Like Call of Duty and Diablo, World of Warcraft is meant to be a major license as part of Activision Blizzard’s brand expansion on iOS and Android. Blizzard recently announced the Warcraft strategy game Arclight Rumble, but events took a turn for the worse for two other unannounced projects. The first is an MMO that Blizzard had entrusted to a team of more than 100 people at NetEase Games, a long-time partner already responsible for the distribution of World of Warcraft and other Blizzard games in China, but also of the recent Diablo Immortal.
In development for three years, this project codenamed Neptune is now on hold due to an economic disagreement between the American giant and its Chinese counterpart, whose relationship is nevertheless fundamental since the latter has offered a gateway to Blizzard games on the Chinese market for many years . According to information from Bloomberg, this title was not a simple port of World of Warcraft on mobile but a brand new MMO taking place in the same universe at a different time.
“Activision Blizzard’s foray into mobile gaming was one of the driving factors behind Microsoft’s $69 billion acquisition of the US video game giant, which has been the subject of sexism allegations“, recalls Bloomberg. We know in particular that a mobile version of Call of Duty: Warzone is in development at Activision studios, and the announcement of an Overwatch on iOS / Android also seems to be only a matter of time. Despite numerous criticisms of its economic model, Diablo Immortal has already collected tens of millions of dollars.

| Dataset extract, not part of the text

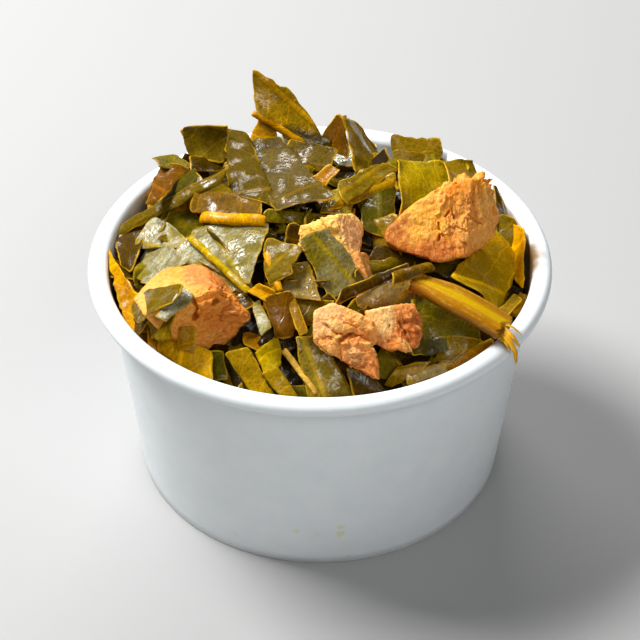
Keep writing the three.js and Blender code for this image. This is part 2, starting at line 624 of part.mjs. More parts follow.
const group = new THREE.Group();
function add(name, geometry, material) {
  const mesh = new THREE.Mesh(geometry, material);
  mesh.name = name;
  group.add(mesh);
}

// A chunk with its lobe, swollen by `grow` on every side
function hamBody(chunk, grow) {
  const body = bodyOf(hamGeometry(chunk, hamDetail.chunk, grow));
  return chunk.lobe ? body.add(bodyOf(hamGeometry(chunk.lobe, hamDetail.lobe, grow))) : body;
}

// The stalk with its shredded end, swollen by `grow` on every side
function stalkBody(grow) {
  const shreds = stalk.shreds.map(({ points, radius }) => bodyOf(shredGeometry(points, radius, grow)));
  return wasm.Manifold.union([bodyOf(stalkGeometry(grow)), ...shreds]);
}

const sheets = Object.values(leaves).map((leaf, k) => bodyOf(leafGeometry({ ...leaf, seed: k + 1 })));
for (let i = 0; i < fillerCount; i++) sheets.push(bodyOf(leafGeometry(fillerLeaf(i))));
let greens = wasm.Manifold.union([bodyOf(coreGeometry()), ...sheets]).intersect(bodyOf(roomGeometry()));
for (const chunk of Object.values(ham)) greens = greens.subtract(hamBody(chunk, gap));
greens = greens.subtract(stalkBody(gap));

add('cup', cupGeometry(), paper);
const joined = bodyOf(geometryOf(largest(greens).simplify(smoothing)));
add('greens', geometryOf(largest(joined)), cooked);
let earlier = null;
for (const [name, chunk] of Object.entries(ham)) {
  const whole = hamBody(chunk, 0);
  add(name, geometryOf(largest(earlier ? whole.subtract(earlier) : whole)), meat);
  const swollen = hamBody(chunk, gap);
  earlier = earlier ? earlier.add(swollen) : swollen;
}
add('leaf_stalk', geometryOf(largest(stalkBody(0).subtract(earlier))), stem);

export default group;
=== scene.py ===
# Braised collard greens with ham in a white paper cup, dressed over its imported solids.

import bmesh
import bpy
import json
import math
import numpy as np
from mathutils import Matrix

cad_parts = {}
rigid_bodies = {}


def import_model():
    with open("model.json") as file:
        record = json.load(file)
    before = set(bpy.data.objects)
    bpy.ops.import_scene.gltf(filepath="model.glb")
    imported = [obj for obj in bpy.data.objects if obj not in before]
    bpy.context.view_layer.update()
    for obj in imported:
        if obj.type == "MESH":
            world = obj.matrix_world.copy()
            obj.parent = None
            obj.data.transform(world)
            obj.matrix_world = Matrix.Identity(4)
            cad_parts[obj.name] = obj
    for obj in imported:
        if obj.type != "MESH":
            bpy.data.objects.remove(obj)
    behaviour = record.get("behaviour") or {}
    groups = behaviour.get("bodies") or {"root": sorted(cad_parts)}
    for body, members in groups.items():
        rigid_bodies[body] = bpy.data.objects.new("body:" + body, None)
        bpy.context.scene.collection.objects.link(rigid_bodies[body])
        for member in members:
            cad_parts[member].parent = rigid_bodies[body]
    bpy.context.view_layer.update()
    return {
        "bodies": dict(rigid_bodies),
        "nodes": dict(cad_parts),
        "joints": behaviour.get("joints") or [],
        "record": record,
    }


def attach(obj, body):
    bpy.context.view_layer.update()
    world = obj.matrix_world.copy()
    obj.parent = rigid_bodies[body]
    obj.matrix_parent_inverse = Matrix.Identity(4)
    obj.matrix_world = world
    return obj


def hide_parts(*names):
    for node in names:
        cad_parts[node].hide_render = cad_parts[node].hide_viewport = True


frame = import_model()
mm = 0.001

# Repeatable number from 0 to 1 for each index: the fraction of a large sine
def chance(index):
    value = np.sin(np.asarray(index, float) * 12.9898) * 43758.5453
    return value - np.floor(value)


# Straight blend from a to b as t goes from 0 to 1
def lerp(a, b, t):
    return a + (b - a) * t


# Smooth blend: 0 below low, 1 above high, cubic in between
def smooth(low, high, value):
    t = np.clip((value - low) / (high - low), 0, 1)
    return t * t * (3 - 2 * t)


# Value noise from 0 to 1: random numbers at whole-number corners, joined by cubic blends
def noiseAt(points, seed=0.0):
    cell = np.floor(points)
    part = points - cell
    part = part * part * (3 - 2 * part)
    total = 0
    for corner in np.ndindex(2, 2, 2):
        at = cell + corner
        value = np.sin(at @ np.array([127.1, 311.7, 74.7]) + seed * 17.3) * 43758.5453
        weight = np.prod(np.where(np.array(corner) == 1, part, 1 - part), axis=-1)
        total = total + weight * (value - np.floor(value))
    return total


# Three layers of noise, each half as large and twice as fine
def layeredNoise(points, seed=0.0):
    return (noiseAt(points, seed) * 4 + noiseAt(points * 2.1, seed + 3) * 2 + noiseAt(points * 4.3, seed + 7)) / 7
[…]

Regarding World of Warcraft, however, things look more delicate. In addition to the cancellation of NetEase Games’ MMO, Blizzard has also dropped another Pokémon GO-inspired mobile Warcraft game, codenamed Orbis, which had been in production for more than four years, again according to Bloomberg. The cancellation of these projects comes amid the decline of the World of Warcraft franchise, as seen in Activision Blizzard’s recent financial results. The releases of World of Warcraft: Wrath of the Lich King Classic (September 26) and World of Warcraft: Dragonflight (2022), however, will revitalize the license in the coming months.